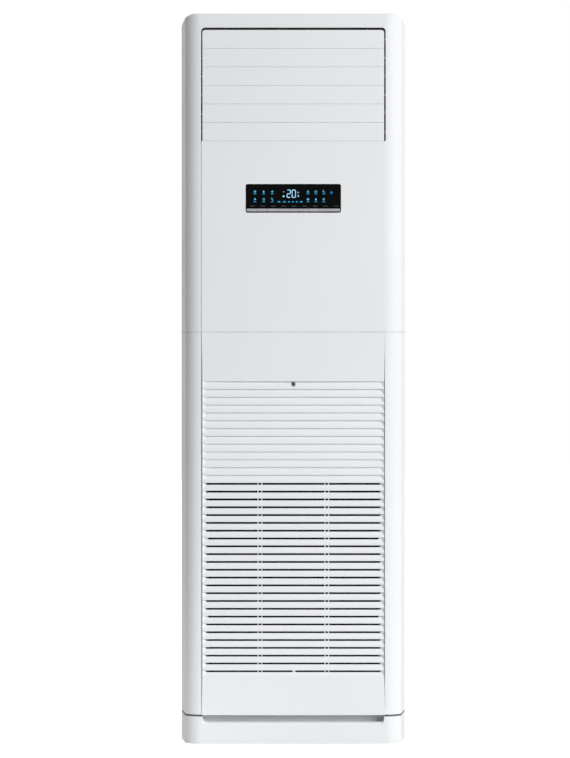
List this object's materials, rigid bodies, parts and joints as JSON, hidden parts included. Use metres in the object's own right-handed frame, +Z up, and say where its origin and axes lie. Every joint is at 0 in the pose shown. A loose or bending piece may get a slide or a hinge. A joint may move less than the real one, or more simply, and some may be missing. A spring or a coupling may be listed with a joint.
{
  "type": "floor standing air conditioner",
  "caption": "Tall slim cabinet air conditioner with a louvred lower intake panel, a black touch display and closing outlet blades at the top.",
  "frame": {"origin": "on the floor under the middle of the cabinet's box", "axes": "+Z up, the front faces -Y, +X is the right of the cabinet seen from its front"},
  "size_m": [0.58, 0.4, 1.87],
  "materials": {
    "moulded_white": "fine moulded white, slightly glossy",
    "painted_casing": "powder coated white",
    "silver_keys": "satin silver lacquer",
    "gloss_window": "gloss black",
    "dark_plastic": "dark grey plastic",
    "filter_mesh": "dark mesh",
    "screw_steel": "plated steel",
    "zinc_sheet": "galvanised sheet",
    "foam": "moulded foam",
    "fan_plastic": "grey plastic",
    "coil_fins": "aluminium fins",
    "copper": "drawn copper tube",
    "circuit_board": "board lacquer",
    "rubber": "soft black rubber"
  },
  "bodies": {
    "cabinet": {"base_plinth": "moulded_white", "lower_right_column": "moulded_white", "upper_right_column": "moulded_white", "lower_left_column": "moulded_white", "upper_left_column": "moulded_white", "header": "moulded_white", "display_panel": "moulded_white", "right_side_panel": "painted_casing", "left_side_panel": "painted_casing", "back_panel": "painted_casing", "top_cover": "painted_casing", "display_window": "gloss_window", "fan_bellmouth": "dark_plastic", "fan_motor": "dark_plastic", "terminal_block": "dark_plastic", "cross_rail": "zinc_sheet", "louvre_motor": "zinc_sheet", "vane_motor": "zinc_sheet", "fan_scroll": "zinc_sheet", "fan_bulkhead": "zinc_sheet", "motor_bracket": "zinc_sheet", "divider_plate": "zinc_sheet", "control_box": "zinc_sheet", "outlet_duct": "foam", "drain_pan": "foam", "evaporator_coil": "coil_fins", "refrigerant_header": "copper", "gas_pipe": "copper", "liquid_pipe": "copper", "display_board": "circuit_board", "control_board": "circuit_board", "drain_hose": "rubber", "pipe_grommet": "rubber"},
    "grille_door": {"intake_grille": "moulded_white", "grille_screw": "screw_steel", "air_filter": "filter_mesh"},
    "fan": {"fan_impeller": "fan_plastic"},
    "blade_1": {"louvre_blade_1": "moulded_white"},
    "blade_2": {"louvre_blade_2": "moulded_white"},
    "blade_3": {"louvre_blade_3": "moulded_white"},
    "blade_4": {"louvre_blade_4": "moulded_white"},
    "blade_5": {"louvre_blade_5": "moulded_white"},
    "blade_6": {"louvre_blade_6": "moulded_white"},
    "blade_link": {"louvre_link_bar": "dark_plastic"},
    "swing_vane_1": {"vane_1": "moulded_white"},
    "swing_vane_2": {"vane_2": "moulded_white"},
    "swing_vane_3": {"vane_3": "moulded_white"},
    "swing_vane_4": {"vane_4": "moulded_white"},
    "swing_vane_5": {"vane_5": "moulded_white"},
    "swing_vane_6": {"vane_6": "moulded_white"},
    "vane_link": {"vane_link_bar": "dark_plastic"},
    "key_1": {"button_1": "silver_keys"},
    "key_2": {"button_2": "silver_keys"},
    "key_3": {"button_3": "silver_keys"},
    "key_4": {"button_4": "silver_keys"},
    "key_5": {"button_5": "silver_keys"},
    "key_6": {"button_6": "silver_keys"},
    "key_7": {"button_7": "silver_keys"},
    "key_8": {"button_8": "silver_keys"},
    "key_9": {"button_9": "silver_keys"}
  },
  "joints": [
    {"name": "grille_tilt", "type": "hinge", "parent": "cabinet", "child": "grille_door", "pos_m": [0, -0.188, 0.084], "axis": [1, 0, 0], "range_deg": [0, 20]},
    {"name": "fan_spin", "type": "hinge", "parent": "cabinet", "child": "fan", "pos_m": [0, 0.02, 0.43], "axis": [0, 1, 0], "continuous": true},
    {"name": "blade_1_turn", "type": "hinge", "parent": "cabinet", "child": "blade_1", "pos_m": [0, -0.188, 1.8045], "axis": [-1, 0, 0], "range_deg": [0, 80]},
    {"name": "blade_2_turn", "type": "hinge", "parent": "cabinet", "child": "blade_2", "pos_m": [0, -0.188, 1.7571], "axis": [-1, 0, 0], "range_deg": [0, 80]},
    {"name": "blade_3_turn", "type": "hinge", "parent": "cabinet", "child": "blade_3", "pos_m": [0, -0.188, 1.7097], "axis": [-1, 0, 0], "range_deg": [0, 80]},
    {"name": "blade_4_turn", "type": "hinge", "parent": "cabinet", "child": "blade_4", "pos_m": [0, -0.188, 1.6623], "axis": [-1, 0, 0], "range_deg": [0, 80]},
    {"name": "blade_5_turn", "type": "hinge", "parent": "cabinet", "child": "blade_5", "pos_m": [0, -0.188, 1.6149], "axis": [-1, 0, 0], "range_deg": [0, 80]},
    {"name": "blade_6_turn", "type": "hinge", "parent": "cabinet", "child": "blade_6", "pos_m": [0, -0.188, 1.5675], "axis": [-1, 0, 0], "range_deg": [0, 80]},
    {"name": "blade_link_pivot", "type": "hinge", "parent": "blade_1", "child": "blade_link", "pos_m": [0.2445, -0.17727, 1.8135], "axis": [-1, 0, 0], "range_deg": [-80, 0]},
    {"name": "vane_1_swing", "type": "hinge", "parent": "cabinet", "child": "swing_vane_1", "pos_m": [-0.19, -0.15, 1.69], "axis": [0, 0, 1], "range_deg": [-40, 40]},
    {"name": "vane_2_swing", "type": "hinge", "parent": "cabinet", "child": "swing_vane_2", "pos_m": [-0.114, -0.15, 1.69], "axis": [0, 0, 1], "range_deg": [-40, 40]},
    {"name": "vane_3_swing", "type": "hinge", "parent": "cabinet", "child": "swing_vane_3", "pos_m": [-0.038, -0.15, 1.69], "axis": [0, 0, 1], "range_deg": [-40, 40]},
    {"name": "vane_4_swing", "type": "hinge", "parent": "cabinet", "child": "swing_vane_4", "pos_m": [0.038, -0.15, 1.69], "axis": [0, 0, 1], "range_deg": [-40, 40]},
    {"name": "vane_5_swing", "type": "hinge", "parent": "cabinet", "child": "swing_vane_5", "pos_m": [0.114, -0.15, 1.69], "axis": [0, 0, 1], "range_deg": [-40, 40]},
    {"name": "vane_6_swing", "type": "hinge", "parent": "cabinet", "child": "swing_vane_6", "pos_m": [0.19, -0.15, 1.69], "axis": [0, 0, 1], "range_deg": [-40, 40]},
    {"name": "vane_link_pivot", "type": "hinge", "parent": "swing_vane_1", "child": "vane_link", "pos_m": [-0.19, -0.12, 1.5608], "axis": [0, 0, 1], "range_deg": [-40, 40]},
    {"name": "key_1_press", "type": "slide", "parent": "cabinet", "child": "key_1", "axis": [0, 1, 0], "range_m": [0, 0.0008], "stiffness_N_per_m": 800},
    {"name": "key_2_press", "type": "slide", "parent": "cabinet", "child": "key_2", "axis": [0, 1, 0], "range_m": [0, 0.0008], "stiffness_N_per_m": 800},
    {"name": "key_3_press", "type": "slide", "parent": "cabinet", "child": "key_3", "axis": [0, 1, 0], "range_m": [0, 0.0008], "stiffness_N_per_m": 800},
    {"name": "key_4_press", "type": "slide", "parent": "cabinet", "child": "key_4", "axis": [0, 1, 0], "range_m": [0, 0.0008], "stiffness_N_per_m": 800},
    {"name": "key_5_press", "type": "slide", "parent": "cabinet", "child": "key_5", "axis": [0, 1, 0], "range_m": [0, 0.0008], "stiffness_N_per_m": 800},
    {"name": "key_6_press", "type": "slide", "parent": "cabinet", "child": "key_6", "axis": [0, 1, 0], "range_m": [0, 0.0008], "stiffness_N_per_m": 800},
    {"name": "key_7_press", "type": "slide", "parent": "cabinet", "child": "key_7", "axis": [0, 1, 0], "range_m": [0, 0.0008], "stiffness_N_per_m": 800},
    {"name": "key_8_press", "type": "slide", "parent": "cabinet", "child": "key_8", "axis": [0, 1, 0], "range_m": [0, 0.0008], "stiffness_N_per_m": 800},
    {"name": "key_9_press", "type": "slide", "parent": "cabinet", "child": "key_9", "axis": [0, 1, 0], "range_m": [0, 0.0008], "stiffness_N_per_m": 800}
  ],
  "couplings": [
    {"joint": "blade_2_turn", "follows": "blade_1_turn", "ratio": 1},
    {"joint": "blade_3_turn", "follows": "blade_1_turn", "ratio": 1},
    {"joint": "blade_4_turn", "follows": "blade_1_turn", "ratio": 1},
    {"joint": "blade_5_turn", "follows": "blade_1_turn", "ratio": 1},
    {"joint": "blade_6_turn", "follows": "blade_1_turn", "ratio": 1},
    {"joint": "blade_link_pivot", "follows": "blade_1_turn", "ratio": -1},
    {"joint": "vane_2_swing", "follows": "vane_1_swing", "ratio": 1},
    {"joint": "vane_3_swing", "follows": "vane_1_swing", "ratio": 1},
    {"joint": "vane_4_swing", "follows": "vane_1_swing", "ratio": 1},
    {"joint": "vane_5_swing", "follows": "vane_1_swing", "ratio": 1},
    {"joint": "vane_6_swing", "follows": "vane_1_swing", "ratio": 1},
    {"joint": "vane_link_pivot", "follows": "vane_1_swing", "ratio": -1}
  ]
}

→ **EXERCISE DIRECTIONS**
Where a line holds "bodies", copy that line.

→ **ANSWER TO THE PROBLEM**
List this object's materials, rigid bodies, parts and joints as JSON, hidden parts included. Use metres in the object's own right-handed frame, +Z up, and say where its origin and axes lie. Every joint is at 0 in the pose shown. A loose or bending piece may get a slide or a hinge. A joint may move less than the real one, or more simply, and some may be missing. A spring or a coupling may be listed with a joint.
  "bodies": {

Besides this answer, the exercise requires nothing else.